The little Love-god lying once asleep
Laid by his side his heart-inflaming brand,
Whilst many nymphs that vow’d chaste life to keep
Came tripping by; but in her maiden hand
The fairest votary took up that fire
Which many legions of true hearts had warm’d;
And so the general of hot desire
Was sleeping by a virgin hand disarm’d.
This brand she quenched in a cool well by,
Which from Love’s fire took heat perpetual,
Growing a bath and healthful remedy
For men diseased; but I, my mistress’s thrall,
Came there for cure, and by that I prove,
Love’s fire heats water, water cools not love.
Am I the odd-one-out for liking the final two sonnets as much as I do?
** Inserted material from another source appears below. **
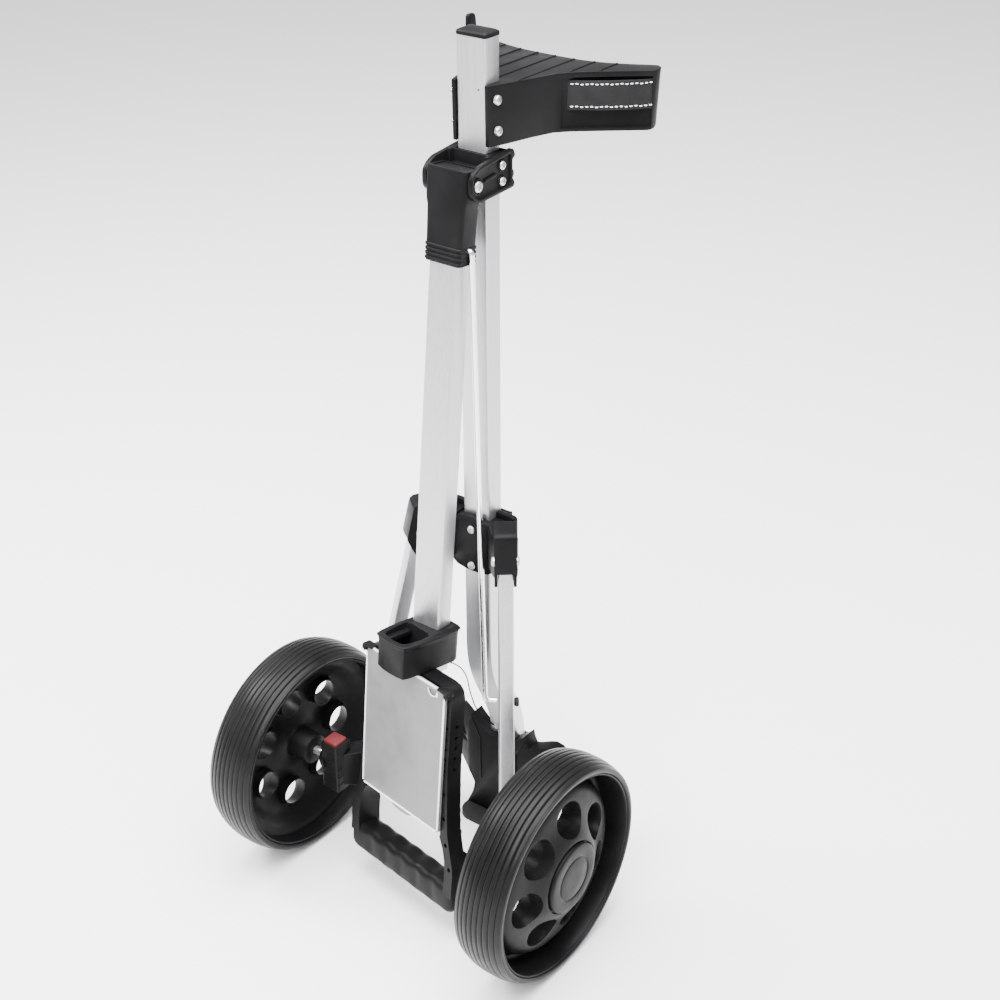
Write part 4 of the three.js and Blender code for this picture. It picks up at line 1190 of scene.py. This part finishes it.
# ------------------------------------------------------------------ lower bag cradle and foot
def lower_cradle():
    plan = [(0, 168), (50, 168), (74, 176), (97, 190), (95, 208), (72, 196), (48, 190), (0, 190)]
    front = [(0, 143), (14, 142), (20, 142.6), (31, 150), (40, 158), (44, 163), (46.5, 153), (50, 144.5),
             (56, 145.6),
             (63, 148.5), (70, 151.4), (76, 152), (84, 147), (90, 138), (93, 127), (93, 113), (88, 102),
             (80, 92),
             (63, 76), (54, 67), (48, 59), (42.5, 49.5), (41, 45), (43, 34), (46, 25), (51, 14), (54, 8.6),
             (0, 8.6)]
    bend = []
    for z in (0, 20, 60, 100, 122, 138, 154, 170, 190, 210):
        k = min(max((322 - z) / 200, 0), 1)
        centre = TUBE_Y + 51 * k ** 3 * (k * (6 * k - 15) + 10)
        bend.append((centre, z))
    hw, hd = TUBE_W / 2 + 0.2, TUBE_D / 2 + 0.3
    slot_shape = [(y - hd - 0.2, z) for y, z in bend] + [(y + hd + 0.2, z) for y, z in reversed(bend)]
    tools = [prism(slot_shape, -hw, hw, "x")]
    for sign in (1, -1):
        window = [(51 * sign, 111), (58 * sign, 116.5), (72 * sign, 125), (84.5 * sign, 130),
                  (86 * sign, 118),
                  (84.5 * sign, 103)]
        tools.append(prism(round_corners(window, 2.5, 3), 150, 250, "y"))
        lo, hi = sorted((26 * sign, 120 * sign))
        for z in (112, 56):
            tools.append(rod(7, lo, hi, 24, "x", (190.5, z)))
    arms = boolean(prism(mirror(plan), 8.6, 190), [prism(mirror(front), 150, 240, "y")], "INTERSECT")
    arms = boolean(arms, [block(-26, 26, 172, 210, 34, 134)], "UNION")
    arms = boolean(arms, tools)
    parts = [soften(arms, 1.3, 3, 35)]
    for sign in (1, -1):
        for (x0, z0), (x1, z1) in (((30, 128), (45, 156)), ((30, 60), (30, 128)), ((45, 112), (88, 139))):
            direction = Vector((x1 - x0, z1 - z0)).normalized()
            across = Vector((-direction.y, direction.x)) * 1.1
            rib = [(sign * (x0 + across.x), z0 + across.y), (sign * (x1 + across.x), z1 + across.y),
                   (sign * (x1 - across.x), z1 - across.y), (sign * (x0 - across.x), z0 - across.y)]
            near = 166.9 if x1 < 60 else 170
            parts.append(soften(prism(rib, near, near + 12, "y"), 0.5, 2))
    look("lower_cradle", merged(*parts), CART)


def foot_pad():
    pad = prism(rounded(54, 34, 20, 8, (0, 176)), 0.05, 8)
    grooves = [block(-60, 60, 150 + 13 * k, 152.5 + 13 * k, -2, 1.5) for k in range(5)]
    look("foot_pad", soften(boolean(pad, grooves), 1.2, 3, 40), CART)


lower_cradle()
foot_pad()
bolt_across("lower_cradle_bolt_1", 5.4, spin=0.7)
bolt_across("lower_cradle_bolt_2", 5.4, spin=0.2)


# ------------------------------------------------------------------ stage
def add_light(name, place, aim, size, power):
    data = bpy.data.lights.new(name, "AREA")
    data.energy = power
    data.shape = "SQUARE"
    data.size = size
    lamp = bpy.data.objects.new(name, data)
    bpy.context.scene.collection.objects.link(lamp)
    lamp.location = place
    lamp.rotation_euler = (Vector(aim) - Vector(place)).to_track_quat("-Z", "Y").to_euler()


def add_floor():
    bm = bmesh.new()
    bmesh.ops.create_grid(bm, x_segments=8, y_segments=8, size=6)
    mesh = bpy.data.meshes.new("floor")
    bm.to_mesh(mesh)
    bm.free()
    floor = bpy.data.objects.new("floor", mesh)
    bpy.context.scene.collection.objects.link(floor)
    material, shader = principled("floor", (0.97, 0.97, 0.97), 0.8)
    ramp_to(material, noise(material, 0.6), shader.inputs["Base Color"], (0.965, 0.965, 0.965),
            (0.98, 0.98, 0.98))
    mesh.materials.append(material)


add_floor()
world = bpy.data.worlds.new("studio")
world.use_nodes = True
background = world.node_tree.nodes["Background"]
background.inputs["Color"].default_value = (1, 1, 1, 1)
background.inputs["Strength"].default_value = 1.0
bpy.context.scene.world = world
add_light("top", (0.2, -0.2, 3.4), (0, 0, 0), 3.2, 520)
add_light("key", (0.6, -2.2, 2.6), (0, 0, 0.5), 1.3, 90)
add_light("rim", (-1.8, -0.6, 2.2), (0, 0, 0.5), 0.9, 90)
Yes, they’re little cute stories about Cupid and don’t involve any elaborate verbal trickery or even any complex ideas. And yes . . . well, I guess those are solid enough indictments about which I don’t have much to say.
But I can retort with this classic literary argument: come on, now!
While I don’t believe Shakespeare necessarily devised the order of the sonnets (the printer Thomas Thorpe seems to have had a lot of creative influence in how that first edition wound up) I can’t help but read this as a capstone to all the rest. Sure it’s allegorical, but there’s Will again (or, I should say, the poetic subject) in the story with the mythological beings, experiencing something close to a summation of everything he has been painstakingly describing thus far.
Cupid here is set up almost as a sleepy night watchman. He’s left his dangerous weapon untended while he takes a nap, and the forces of chastity are seizing the opportunity to cool this guy off permanent-like. I like the nymphs a lot, actually; here they seem to be trying to do a good deed in their way, taking the heat of love and passion and cooling it down so it can’t harm anyone else. But the opposite happens, Cupid’s arrow heating up the water and turning it into some kind of healthful restorative spring of eternity. Water cools not love, after all.
So much glorious contradiction. Love is a painful malady that needs curing. Yes! Love exists regardless of you, despite you, even. Yes! It’s restorative, lifting you up, curing not itself but quite possibly everything else. Of course. All of it, maddeningly, refreshingly yes. The end feels almost like relief from worry and thought. It’s a statement of fact that we can trust and rely on forever: love burns, heals, rejuvenates, and for better or for worse, no matter what that may mean to you at any given moment of your life, it’s bigger than you and it’s always there.
Always.
Shakespeare ends his deep collection of musings on immortality with a simple, arrow-straight story about always.
Thanks, Will! And happy 400th – you did it.